Isolate every line in the records below with "shown" in it.

■ AVAILABLE RECORDS ■
· · ·

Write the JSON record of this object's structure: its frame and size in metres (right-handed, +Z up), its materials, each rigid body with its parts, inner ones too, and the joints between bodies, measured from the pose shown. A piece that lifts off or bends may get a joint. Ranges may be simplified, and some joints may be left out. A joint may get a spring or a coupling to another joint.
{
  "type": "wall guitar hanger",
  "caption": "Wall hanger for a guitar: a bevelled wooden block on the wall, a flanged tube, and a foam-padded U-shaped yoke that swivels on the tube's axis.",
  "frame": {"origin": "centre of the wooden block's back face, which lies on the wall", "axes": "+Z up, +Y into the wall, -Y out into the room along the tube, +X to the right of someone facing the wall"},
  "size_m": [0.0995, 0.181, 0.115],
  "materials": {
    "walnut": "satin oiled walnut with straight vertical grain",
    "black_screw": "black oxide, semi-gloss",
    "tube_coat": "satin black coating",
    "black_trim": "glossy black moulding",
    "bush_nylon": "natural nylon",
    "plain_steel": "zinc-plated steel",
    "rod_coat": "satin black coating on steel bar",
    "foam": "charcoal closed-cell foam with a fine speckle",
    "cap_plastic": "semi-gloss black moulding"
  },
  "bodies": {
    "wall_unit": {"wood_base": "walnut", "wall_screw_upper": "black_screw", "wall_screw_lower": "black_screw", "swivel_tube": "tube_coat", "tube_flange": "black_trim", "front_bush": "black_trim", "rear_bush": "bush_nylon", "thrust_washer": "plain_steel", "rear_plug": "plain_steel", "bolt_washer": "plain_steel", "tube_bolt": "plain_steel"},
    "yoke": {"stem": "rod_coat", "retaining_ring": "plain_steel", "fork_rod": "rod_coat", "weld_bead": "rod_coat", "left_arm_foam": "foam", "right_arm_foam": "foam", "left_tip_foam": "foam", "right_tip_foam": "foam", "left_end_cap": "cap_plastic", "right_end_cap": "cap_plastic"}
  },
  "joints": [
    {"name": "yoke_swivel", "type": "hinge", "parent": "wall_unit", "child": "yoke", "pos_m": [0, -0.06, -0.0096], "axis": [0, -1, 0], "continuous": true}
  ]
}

· · ·

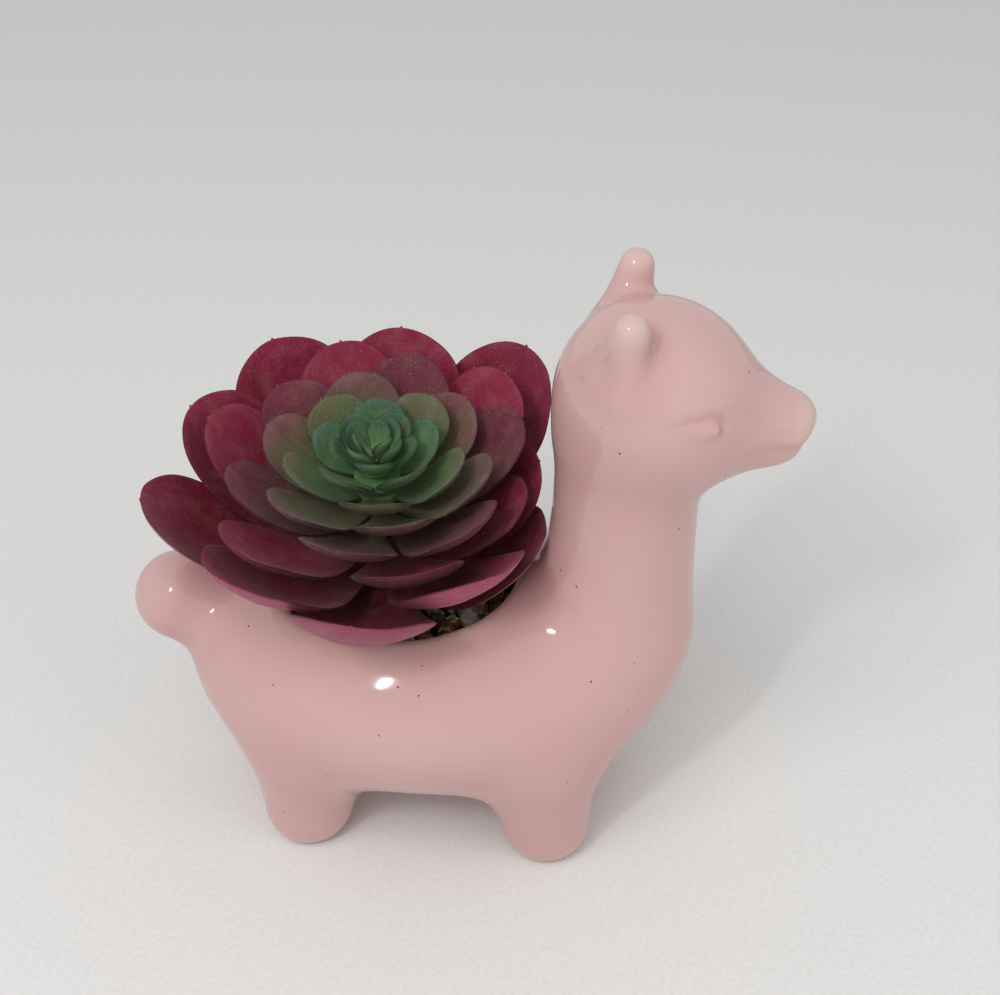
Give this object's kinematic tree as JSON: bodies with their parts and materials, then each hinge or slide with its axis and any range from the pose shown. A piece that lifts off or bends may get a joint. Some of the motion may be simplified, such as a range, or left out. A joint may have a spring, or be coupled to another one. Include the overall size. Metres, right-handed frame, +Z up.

· · ·

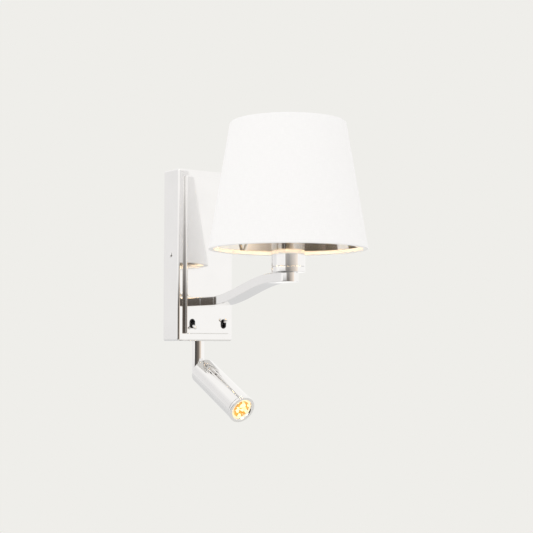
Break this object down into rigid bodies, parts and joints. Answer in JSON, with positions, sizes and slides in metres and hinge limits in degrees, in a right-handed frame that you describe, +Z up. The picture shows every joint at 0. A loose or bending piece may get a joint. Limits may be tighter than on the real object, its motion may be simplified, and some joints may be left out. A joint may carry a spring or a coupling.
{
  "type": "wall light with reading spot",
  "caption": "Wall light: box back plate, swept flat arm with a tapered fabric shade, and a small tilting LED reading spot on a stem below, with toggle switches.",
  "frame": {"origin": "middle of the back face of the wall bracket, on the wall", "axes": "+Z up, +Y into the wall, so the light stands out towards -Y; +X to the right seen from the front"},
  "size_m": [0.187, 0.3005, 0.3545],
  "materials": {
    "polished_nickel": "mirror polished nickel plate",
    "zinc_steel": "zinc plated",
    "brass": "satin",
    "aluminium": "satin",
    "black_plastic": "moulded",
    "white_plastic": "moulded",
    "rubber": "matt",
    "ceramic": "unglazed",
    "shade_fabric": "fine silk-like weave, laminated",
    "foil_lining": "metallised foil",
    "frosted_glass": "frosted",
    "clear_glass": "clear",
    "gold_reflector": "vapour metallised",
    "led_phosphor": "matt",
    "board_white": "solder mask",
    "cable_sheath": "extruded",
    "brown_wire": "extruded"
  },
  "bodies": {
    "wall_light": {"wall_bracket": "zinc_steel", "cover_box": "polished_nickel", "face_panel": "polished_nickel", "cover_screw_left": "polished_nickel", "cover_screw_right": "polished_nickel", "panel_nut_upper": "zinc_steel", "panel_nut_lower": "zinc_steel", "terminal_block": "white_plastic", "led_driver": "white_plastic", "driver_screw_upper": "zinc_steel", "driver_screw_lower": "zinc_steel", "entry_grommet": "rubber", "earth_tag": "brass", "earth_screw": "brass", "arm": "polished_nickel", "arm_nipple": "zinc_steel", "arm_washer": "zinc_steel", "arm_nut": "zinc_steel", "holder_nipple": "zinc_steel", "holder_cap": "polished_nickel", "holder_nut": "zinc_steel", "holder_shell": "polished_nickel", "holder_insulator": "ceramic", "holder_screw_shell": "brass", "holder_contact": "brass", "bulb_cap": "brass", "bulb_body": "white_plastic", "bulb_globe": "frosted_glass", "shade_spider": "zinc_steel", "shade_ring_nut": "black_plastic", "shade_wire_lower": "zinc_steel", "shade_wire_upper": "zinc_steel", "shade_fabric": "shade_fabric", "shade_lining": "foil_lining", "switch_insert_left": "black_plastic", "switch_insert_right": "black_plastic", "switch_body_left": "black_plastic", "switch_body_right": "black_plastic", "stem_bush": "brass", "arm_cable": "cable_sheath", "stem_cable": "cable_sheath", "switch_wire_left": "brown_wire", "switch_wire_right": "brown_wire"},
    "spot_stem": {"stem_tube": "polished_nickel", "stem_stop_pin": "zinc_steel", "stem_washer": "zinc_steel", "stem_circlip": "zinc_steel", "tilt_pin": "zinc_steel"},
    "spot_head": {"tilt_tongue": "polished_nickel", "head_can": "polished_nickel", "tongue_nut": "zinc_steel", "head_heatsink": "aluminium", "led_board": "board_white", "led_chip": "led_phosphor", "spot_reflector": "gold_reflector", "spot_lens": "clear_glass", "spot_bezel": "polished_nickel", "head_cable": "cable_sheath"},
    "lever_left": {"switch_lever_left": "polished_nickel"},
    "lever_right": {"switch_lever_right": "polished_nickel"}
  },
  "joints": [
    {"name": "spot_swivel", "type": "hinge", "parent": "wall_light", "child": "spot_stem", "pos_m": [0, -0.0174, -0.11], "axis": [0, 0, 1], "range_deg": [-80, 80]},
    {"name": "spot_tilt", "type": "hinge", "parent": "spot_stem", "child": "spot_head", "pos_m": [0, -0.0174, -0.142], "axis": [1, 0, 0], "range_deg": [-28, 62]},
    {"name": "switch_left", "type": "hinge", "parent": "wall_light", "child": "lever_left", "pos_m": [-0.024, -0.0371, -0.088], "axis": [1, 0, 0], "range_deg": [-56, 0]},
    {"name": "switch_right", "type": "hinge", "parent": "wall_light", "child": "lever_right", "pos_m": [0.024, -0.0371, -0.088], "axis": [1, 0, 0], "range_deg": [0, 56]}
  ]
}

· · ·

■ RESULT OF THIS EXERCISE ■
Write the JSON record of this object's structure: its frame and size in metres (right-handed, +Z up), its materials, each rigid body with its parts, inner ones too, and the joints between bodies, measured from the pose shown. A piece that lifts off or bends may get a joint. Ranges may be simplified, and some joints may be left out. A joint may get a spring or a coupling to another joint.
Give this object's kinematic tree as JSON: bodies with their parts and materials, then each hinge or slide with its axis and any range from the pose shown. A piece that lifts off or bends may get a joint. Some of the motion may be simplified, such as a range, or left out. A joint may have a spring, or be coupled to another one. Include the overall size. Metres, right-handed frame, +Z up.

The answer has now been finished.